Дело в том, что в качестве ответственного работника Ерофеев был прикреплен к кремлевской столовой и к так называемому «101-му отделению» ГУМа, где можно было покупать заграничные вещи.
Когда его дочь, моя жена, была в положении, она попросила отца устроить ее на работу на полставки, на полдня.
— Где я тебе такую работу возьму?! — возмутился Ерофеев.
— Но у меня есть друзья,.. — сказала было жена.
— Не бери пример со своих друзей-евреев! — отрезал отец.
Он, конечно, мог бы найти ей такую работу, но, наверное, ленился: был равнодушен к дочери, да и к своей семье — также.

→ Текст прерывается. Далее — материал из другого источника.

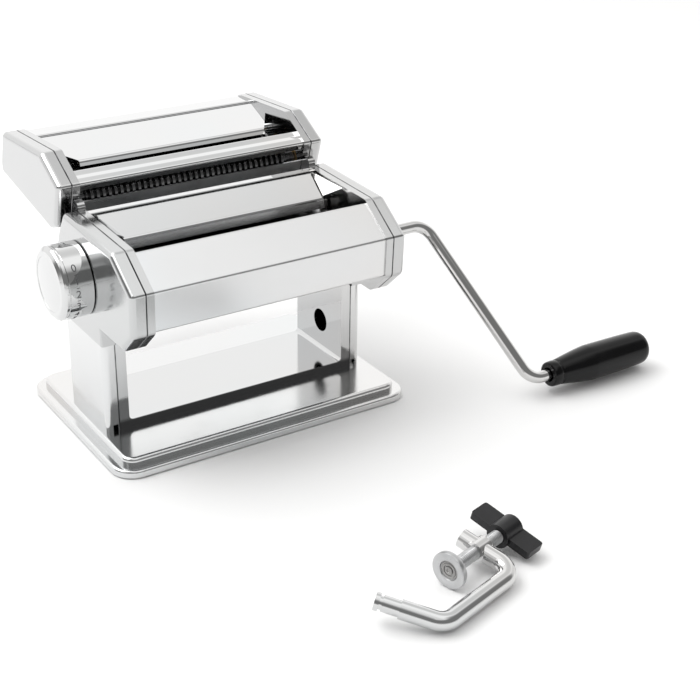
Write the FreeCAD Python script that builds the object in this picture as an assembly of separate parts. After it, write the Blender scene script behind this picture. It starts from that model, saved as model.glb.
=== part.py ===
"""Hand-cranked pasta roller machine with its lift-off cutter head and table clamp.

Millimetres. +X runs along the rollers towards the crank, +Y to the back where the
cutter head hangs, +Z up. The origin is the centre of the stand on the table.
"""
import FreeCAD, Part
import math
import os

V = FreeCAD.Vector

# ---------------------------------------------------------------- driving sizes
# stand
plateau_height = 10.5
base_overhang_x = 11.9       # stand beyond the legs, each end
base_depth = 146.0
base_corner_radius = 15.0
lip_width = 6.5
lip_height = 4.6
lip_lift = 0.8               # lip above the table, so that the feet carry
sheet = 1.2                  # pressed steel
foot_radius = 7.0

# frame and legs
leg_half_depth = 28.5
flange_height = 4.8          # web above the stand
frame_flange = 6.5           # how far the frame's flanges turn outwards
frame_tab_height = 6.0       # frame wall that laps inside the end plates
clamp_hole_radius = 8.0
clamp_hole_y = -1.9
clamp_hole_height = 25.2     # above the stand

# roller head
roller_axis_height = 107.0
inner_half_width = 79.5      # half the distance between the end plates
plate_thickness = 5.2
cover_depth = 9.6
cover_rounding = 3.6
roller_diameter = 33.0
roller_half_length = 71.0
drive_axis_y = -39.9
widest_gap = 2.7
eccentricity = 1.1
seam = 0.45                  # small chamfer either side of a joint line

# outline of the head seen from its end: y, then height above the roller axis
head_outline = [(17.3, 33.7), (-52.0, 31.6), (-77.7, 13.75), (-76.65, -12.5),
                (-60.9, -27.2), (31.5, -27.2), (31.5, 8.5), (26.25, 20.0)]
head_rounding = [2.5, 5.0, 2.2, 5.0, 4.0, 2.0, 3.0, 3.0]
skirt_drop = 10.0            # how far the covers lap down over the legs
panel_inset = 1.0

# dial
knob_radius = 23.0
knob_length = 20.8
knob_gap = 0.4
settings = 10
settings_turn = 180.0
adjusting_rod_radius = 4.0

# crank
crank_rod_radius = 4.0
crank_radius = 120.0
crank_straight = 40.6        # from the cover to the first corner
crank_arm_lean = 37.5        # how far the arm leans outwards over its length
crank_bend = 13.0
grip_length = 84.0
grip_radius = 12.3
grip_neck_radius = 8.6
grip_floor_gap = 1.5
square_drive = 6.0
socket_depth = 22.0
socket_round = 8.0

# cutter head, in its own frame: u to the back, w up
cutter_origin_y = 39.9
cutter_origin_above_axis = 15.9
cutter_tilt = 9.8
cutter_outline = [(0.0, 0.0), (80.0, 0.0), (82.2, 7.1), (78.4, 30.2), (14.7, 45.3),
                  (-13.6, 35.4), (-9.65, 5.8)]
cutter_rounding = [3.0, 3.0, 3.0, 4.0, 5.0, 2.2, 3.0]
cutter_radius = 10.3
disc_overlap = 1.6           # how far the discs of a pair reach into each other
groove_depth = 3.2
cutter_axis_w = 18.0
front_pair_u = 1.5
pair_clearance = 4.9         # between the discs of the two pairs
narrow_cut = 2.0
wide_cut = 6.5
cutter_half_length = 70.0
cutter_journal = 5.6
rail_length = 21.0

# table clamp
clamp_rod_radius = 5.3
clamp_corner = (33.0, -272.5)
clamp_heading = 195.8        # spine direction from the screw end, seen from above
clamp_spine = 61.0
clamp_upper_arm = 35.0
clamp_lower_arm = 24.0        # full-size part, to the step
clamp_tip = 13.5              # the thinner end that goes into the stand
clamp_tip_radius = 4.5
clamp_upper_turn = 96.0
clamp_lower_turn = 118.0
clamp_bend = 10.0
clamp_screw_offset = 23.0    # screw axis to spine axis
screw_radius = 4.0
screw_length = 52.0
pad_radius = 10.7
pad_thickness = 3.4
wing_half_span = 20.5

# clearances
running = 0.05               # shaft in bush, radial
seat = 0.02                  # parts fixed to each other on a shaft
soft = 0.3                   # everything else that moves past its neighbour
comb_gap = 0.4
cut_clearance = 0.1          # each side of a cutting disc

# ---------------------------------------------------------------- worked out
outer_half_width = inner_half_width + plate_thickness
cover_face = outer_half_width + cover_depth
cover_inside = cover_face - sheet
frame_inside = outer_half_width - frame_flange
base_half_length = cover_face - sheet + base_overhang_x
base_half_depth = base_depth / 2
web_top = plateau_height + flange_height
roller_radius = roller_diameter / 2
head_bottom = roller_axis_height + head_outline[4][1]
adjust_axis_y = drive_axis_y + roller_diameter + widest_gap
dial_axis_y = adjust_axis_y - eccentricity
cutter_origin_z = roller_axis_height + cutter_origin_above_axis
cutter_spacing = 2 * cutter_radius - disc_overlap
rear_pair_u = front_pair_u + cutter_spacing + 2 * cutter_radius + pair_clearance
shaft_end = cover_inside - 0.2


def box(x0, x1, y0, y1, z0, z1):
    """A box between two corners, whichever way round they are given."""
    low = V(min(x0, x1), min(y0, y1), min(z0, z1))
    high = V(max(x0, x1), max(y0, y1), max(z0, z1))
    size = high - low
    return Part.makeBox(size.x, size.y, size.z, low)


def rod(radius, start, end):
    """A cylinder from one point to another."""
    start, end = V(*start), V(*end)
    return Part.makeCylinder(radius, (end - start).Length, start, end - start)


def along_x(radius, x0, x1, y, z):
    return rod(radius, (x0, y, z), (x1, y, z))


def fuse(shapes):
    """One shape from several, without leftover seams."""
    whole = shapes[0]
    if len(shapes) > 1:
        whole = whole.fuse(shapes[1:])
    return whole.removeSplitter()


def mirrored(shape):
    """The same piece for the other end of the machine."""
    return shape.mirror(V(0, 0, 0), V(1, 0, 0))


def both_ends(shape):
    return [mirrored(shape), shape]


def tilted(shape, angle, y, z):
    """Turn about X, then carry the piece's own origin to y, z."""
    placed = shape.copy()
    placed.rotate(V(0, 0, 0), V(1, 0, 0), angle)
    placed.translate(V(0, y, z))
    return placed


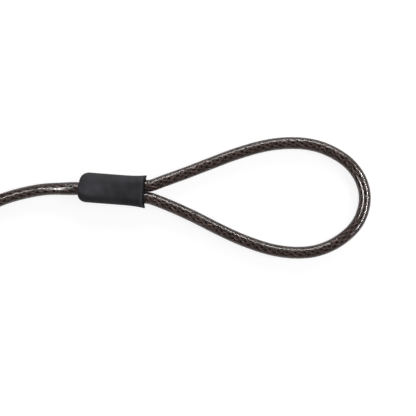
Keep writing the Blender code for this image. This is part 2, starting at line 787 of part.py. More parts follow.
def make_anchor(head):
    """The cable's bare end, crimped in a steel plug that a grub screw holds in the boss."""
    x1 = BOSS_REACH - CLEAR
    x0 = BOSS_REACH - CLEAR - ANCHOR_LEN + CLEAR
    screw_at = anchor_screw_y()
    half = GRUB_R + CLEAR
    inner = CORE_R + CLEAR
    waist = ANCHOR_R - ANCHOR_GROOVE
    anchor = turned(
        "cable_anchor",
        (
            (x0, inner),
            (x0, ANCHOR_R),
            (screw_at - half, ANCHOR_R),
            (screw_at - half, waist),
            (screw_at + half, waist),
            (screw_at + half, ANCHOR_R),
            (x1, ANCHOR_R),
            (x1, inner),
        ),
        20,
    )
    core = rod("anchored_core", x0, BOSS_REACH, CORE_R, 12, CLEAR)
    boss_face = BOSS_REACH + CLEAR
    boot = turned("strain_relief", boot_profile(boss_face), 24)
    at = (BOSS_X, 0, 0)
    place(head, finish(anchor, SATIN_STEEL, 0.35, 1.0), at=at, turn=ALONG_Y)
    place(head, finish(core, SATIN_STEEL, 0.4, 1.0), at=at, turn=ALONG_Y)
    place(head, finish(boot, BLACK_RUBBER, 0.6), at=at, turn=ALONG_Y)
    grub = rod("anchor_screw", waist + CLEAR, BOSS_R - CLEAR, GRUB_R, 12, CLEAR)
    socket = add_socket(grub, BOSS_R - CLEAR, GRUB_R * SOCKET_SHARE, GRUB_R * SOCKET_DEPTH_SHARE)
    finish(grub, SATIN_STEEL, 0.35, 1.0)
    place(head, grub, socket, at=(BOSS_X, screw_at, 0), turn=ALONG_MINUS_Z)


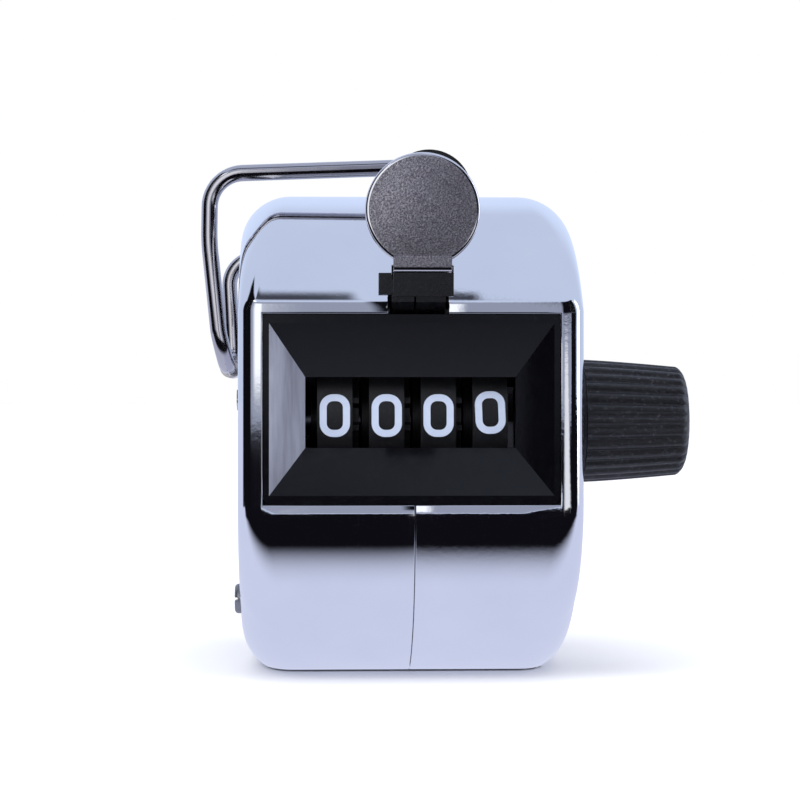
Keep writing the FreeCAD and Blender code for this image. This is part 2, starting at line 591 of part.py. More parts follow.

Вскоре после рождения нашего сына Ерофеева послали работать в Прагу секретарем МОЖа (Международного объединения журналистов) от Советского Союза, т. е. фактически послали руководить этой организацией. (МОЖ был детищем агитпропа ЦК и КГБ.) Мы с женой и сыном стали жить в новой шестикомнатной квартире Ерофеева, где в одной из комнат еще жила семья рабочих: муж, жена и дочка. Ерофеев собирался их отселить, подыскать им отдельную квартиру, но не успел. Жили в квартире также брат жены — студент и ее тетка, сестра Ерофеева, которую оставили приглядывать за братом. (Теща уехала с Ерофеевым в Прагу.)
Тетка эта оказалась, как и ее брат (Ерофеев), утробной антисемиткой и начала тиранить жену за то, что она живет с евреем, т. е. со мной.
И вот в один прекрасный день я возвращаюсь с работы (из редакции «Литературной газеты») и вижу дома двух милиционеров. Выясняется, что тетка в очередной раз стала приставать к жене и в конце концов сказала ей, что она «ожидовилась», живя со мной. Жена дала ей пощечину. Тетка, крепкая, жилистая баба, опрокинула жену на пол и стала душить. Между прочим, жена в то время еще кормила грудью сына.